Set task:
Give the material again in full, matching it exactly.

Information provided:
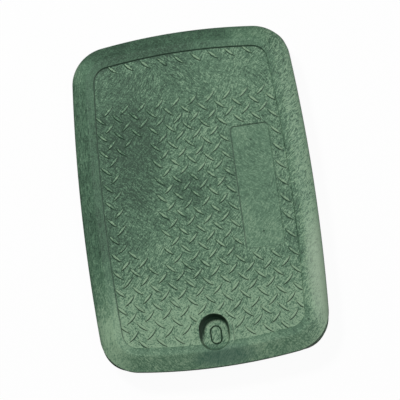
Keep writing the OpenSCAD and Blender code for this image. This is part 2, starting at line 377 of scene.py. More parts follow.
def obround(x: float, top: float, foot: float, radius: float, steps: int = 28, sides: int = 14) -> Plan:
    """Two half rounds about two points of one line along the cover, and the straights between them.

    Args:
        x: Place of the line across the cover.
        top: Place of the far round's centre.
        foot: Place of the near round's centre.
        radius: Radius of both rounds.
        steps: Chords in each round.
        sides: Parts of each straight.

    Returns:
        The outline.
    """
    return chain(
        arc((x, top), radius, 0, HALF_TURN, steps, ended=True),
        straight((x, top), (x, foot), radius, HALF_TURN, sides),
        arc((x, foot), radius, HALF_TURN, 2 * HALF_TURN, steps, ended=True),
        straight((x, foot), (x, top), radius, 0, sides),
    )


def arch(x: float, top: float, foot: float, radius: float, steps: int = 28, sides: int = 14) -> Plan:
    """Half round at the far end, with straight sides and a square near end.

    Args:
        x: Place of the centre line across the cover.
        top: Place of the round's centre.
        foot: Place of the square end.
        radius: Radius of the round.
        steps: Chords in the round.
        sides: Parts of each straight.

    Returns:
        The outline.
    """
    turn_y = foot + radius
    square = Plan(np.tile([x, turn_y], (2, 1)), np.full(2, radius), np.array([[-1.0, -1.0], [1.0, -1.0]]))
    return chain(
        arc((x, top), radius, 0, HALF_TURN, steps, ended=True),
        straight((x, top), (x, turn_y), radius, HALF_TURN, sides),
        square,
        straight((x, turn_y), (x, top), radius, 0, sides),
    )


def rounded_box(x: float, half_w: float, half_l: float, radius: float, steps: int = 10) -> Plan:
    """Rectangle with round corners about a point of the cover's short centre line.

    Args:
        x: Place of its centre across the cover.
        half_w: Half its width.
        half_l: Half its length.
        radius: Radius of its corners.
        steps: Chords in each corner.

    Returns:
        The outline.
    """
    dx, dy = half_w - radius, half_l - radius
    signs = ((1, 1), (-1, 1), (-1, -1), (1, -1))
    return chain(*(
        arc((x + sx * dx, sy * dy), radius, turn * QUARTER_TURN, (turn + 1) * QUARTER_TURN, steps, ended=True)
        for turn, (sx, sy) in enumerate(signs)))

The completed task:
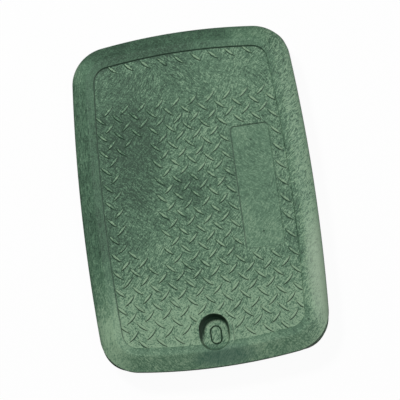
Keep writing the OpenSCAD and Blender code for this image. This is part 2, starting at line 377 of scene.py. More parts follow.
def obround(x: float, top: float, foot: float, radius: float, steps: int = 28, sides: int = 14) -> Plan:
    """Two half rounds about two points of one line along the cover, and the straights between them.

    Args:
        x: Place of the line across the cover.
        top: Place of the far round's centre.
        foot: Place of the near round's centre.
        radius: Radius of both rounds.
        steps: Chords in each round.
        sides: Parts of each straight.

    Returns:
        The outline.
    """
    return chain(
        arc((x, top), radius, 0, HALF_TURN, steps, ended=True),
        straight((x, top), (x, foot), radius, HALF_TURN, sides),
        arc((x, foot), radius, HALF_TURN, 2 * HALF_TURN, steps, ended=True),
        straight((x, foot), (x, top), radius, 0, sides),
    )


def arch(x: float, top: float, foot: float, radius: float, steps: int = 28, sides: int = 14) -> Plan:
    """Half round at the far end, with straight sides and a square near end.

    Args:
        x: Place of the centre line across the cover.
        top: Place of the round's centre.
        foot: Place of the square end.
        radius: Radius of the round.
        steps: Chords in the round.
        sides: Parts of each straight.

    Returns:
        The outline.
    """
    turn_y = foot + radius
    square = Plan(np.tile([x, turn_y], (2, 1)), np.full(2, radius), np.array([[-1.0, -1.0], [1.0, -1.0]]))
    return chain(
        arc((x, top), radius, 0, HALF_TURN, steps, ended=True),
        straight((x, top), (x, turn_y), radius, HALF_TURN, sides),
        square,
        straight((x, turn_y), (x, top), radius, 0, sides),
    )


def rounded_box(x: float, half_w: float, half_l: float, radius: float, steps: int = 10) -> Plan:
    """Rectangle with round corners about a point of the cover's short centre line.

    Args:
        x: Place of its centre across the cover.
        half_w: Half its width.
        half_l: Half its length.
        radius: Radius of its corners.
        steps: Chords in each corner.

    Returns:
        The outline.
    """
    dx, dy = half_w - radius, half_l - radius
    signs = ((1, 1), (-1, 1), (-1, -1), (1, -1))
    return chain(*(
        arc((x + sx * dx, sy * dy), radius, turn * QUARTER_TURN, (turn + 1) * QUARTER_TURN, steps, ended=True)
        for turn, (sx, sy) in enumerate(signs)))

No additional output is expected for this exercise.